1. 程式人生 > >selenium栗子之登陸網站並獲取cookie

selenium栗子之登陸網站並獲取cookie

測試網站(航天雲網):

http://cas.casicloud.com/loginservice=http%3A%2F%2Fin.casicloud.com%2Floginc%3Fservice%3D%252Fsso%252Flogin.jsp%253Fredirect%253Dhttp%25253A%25252F%25252Fwww.casicloud.com%25252Floginc%25253Fret%25253Dhttp%2525253A%2525252F%2525252Fwww.casicloud.com%2525252F

介面如圖:


首先關於驗證碼:

很慶幸的是,經過分析,該網站的驗證碼不用通過OCR識別,相對應的,驗證碼的值在JS載入後,一段<input type="hidden" id="randomString" value="”。。。。
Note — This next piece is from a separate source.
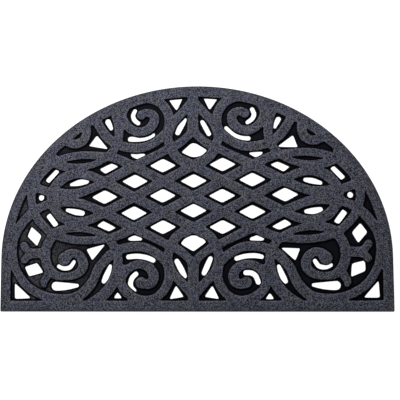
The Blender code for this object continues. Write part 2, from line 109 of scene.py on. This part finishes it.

的值李,因此,我們只需要模擬登陸後,取出JS載入好的值之後,正則匹配或者XPATH就能得到該值。

接著,開始:

1、設定瀏覽器,登入網頁:

url = ‘***’

driver = webdriver.Chrome()
driver.get(url)

2、個人建議設定一個時間間隔,便於JS的載入(我一般設定的3-5秒)。

driver.implicitly_wait(5)

3、在相對應的表格裡填寫賬戶密碼

driver.find_element_by_xpath('//*[@id="shortAccount"]')
driver.find_element_by_xpath('//*[@id="shortAccount"]').send_keys('賬戶名')
driver.find_element_by_xpath('//*[@id="password"]')
driver.find_element_by_xpath('//*[@id="password"]').send_keys('密碼')

4、通過JS載入後的頁面獲取驗證碼值:

html = driver.page_source
check_value = re.search(r'<input type="hidden" id="randomString" value="(\d\d\d\d)"',html).group(1)

5、填寫驗證碼,登入網站並獲取cookie:

key = str(check_value)

driver.find_element_by_xpath('//*[@id="code0"]')
driver.find_element_by_xpath('//*[@id="code0"]').send_keys(key)
driver.find_element_by_xpath('//*[@id="loginForm"]/div[6]/input').click()

driver.refresh()
cookies = driver.get_cookies()
ret = ''
for cookie in cookies:
    cookie_name = cookie['name']
    cookie_value = cookie['value']
    ret = ret+cookie_name+'='+cookie_value+'; '
print ret
driver.quit()

上面的重新整理頁面(refresh)只是個人習慣。

然後程式碼整理一下,如下:

#coding:utf-8
import re
from selenium import  webdriver

def login_get_cookie(url):
    driver = webdriver.Chrome()
    driver.get(url)
    driver.implicitly_wait(5)
    driver.find_element_by_xpath('//*[@id="shortAccount"]')
    driver.find_element_by_xpath('//*[@id="shortAccount"]').send_keys('賬戶')
    driver.find_element_by_xpath('//*[@id="password"]')
    driver.find_element_by_xpath('//*[@id="password"]').send_keys('密碼')
    html = driver.page_source
    check_value = re.search(r'<input type="hidden" id="randomString" value="(\d\d\d\d)"',html).group(1)
    key = str(check_value)
    driver.find_element_by_xpath('//*[@id="code0"]')
    driver.find_element_by_xpath('//*[@id="code0"]').send_keys(key)
    driver.find_element_by_xpath('//*[@id="loginForm"]/div[6]/input').click()
    driver.refresh()
    cookies = driver.get_cookies()
    ret = ''
    for cookie in cookies:
        cookie_name = cookie['name']
        cookie_value = cookie['value']
        ret = ret+cookie_name+'='+cookie_value+'; '
    print ret
    driver.quit()
    return ret
url = 'http://cas.casicloud.com/login?service=http%3A%2F%2Fin.casicloud.com%2Floginc%3Fservice%3D%252Fsso%252Flogin.jsp%253Fredirect%253Dhttp%25253A%25252F%25252Fwww.casicloud.com%25252Floginc%25253Fret%25253Dhttp%2525253A%2525252F%2525252Fwww.casicloud.com%2525252F'
cookies =  login_get_cookie(url)